Even after the discussion of the case with Bacon, he would not give his opinion until the others had handed in theirs. What the other judges thought is not definitely known, but Bacon appears to have been unable to put in operation the plan he had devised for swaying Coke's judgment,[15] or if he did attempt it, he was unsuccessful, for Coke finally gave an opinion consistent with what he seems to have held at first, that the book was not treasonable, as it did not disable the king's title. Although the opinions of the judges were not made public, yet as we learn, not only from Bacon, but from a sentence in one of Carleton's letters,[16] a rumour had got about that there was doubt as to the book being treasonable. Under these circumstances, Bacon, who feared that such a report might incite other people to attempt a similar offence, proposed to the king that a second rumour should be circulated in order to destroy the impression caused by the first. "I do think it necessary," he says, "that because we live in an age in which no counsel is kept, and that it is true there is some bruit abroad that the judges of the king's bench do doubt of the case that it should not be treason, that it be given out constantly, and yet as it were in secret, and so a fame to slide, that the doubt was only upon the publication, in that it was never published.

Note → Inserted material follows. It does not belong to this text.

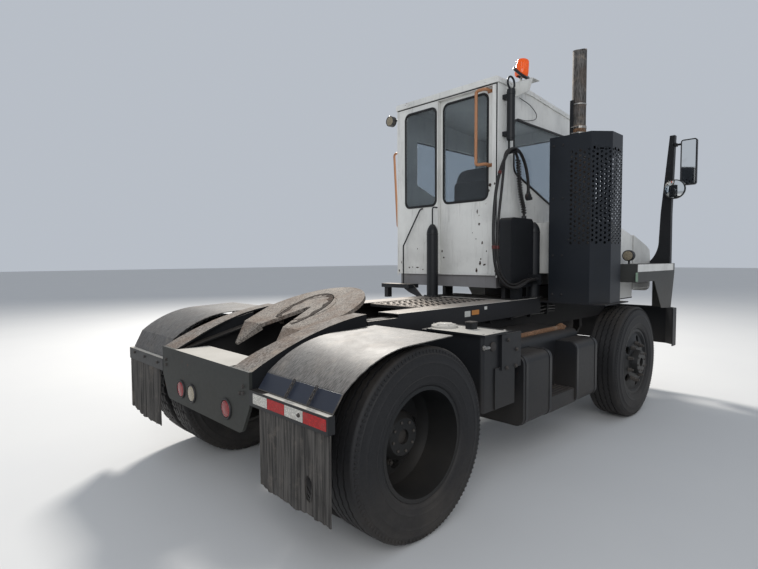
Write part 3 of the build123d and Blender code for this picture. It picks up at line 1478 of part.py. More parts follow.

For that (if your majesty marketh it) taketh away or at least qualifieth the danger of the example; for that will be no man's case."[17] Bacon's conduct in this matter has been curiously misrepresented. He has been accused of torturing the prisoner, and of tampering with the judges[18] by consulting them before the trial; nay, he is even represented as selecting this poor clergyman to serve for an example to terrify the disaffected, as breaking into his study and finding there a sermon never intended to be preached, which merely encouraged the people to resist tyranny.[19] All this lavish condemnation rests on a complete misconception of the case. If any blame attaches to him, it must arise either from his endeavour to force Coke to a favourable decision, in which he was in all probability prompted by a feeling, not uncommon with him, that a matter of state policy was in danger of being sacrificed to some senseless legal quibble or precedent, or from his advice to the king that a rumour should be set afloat which was not strictly true.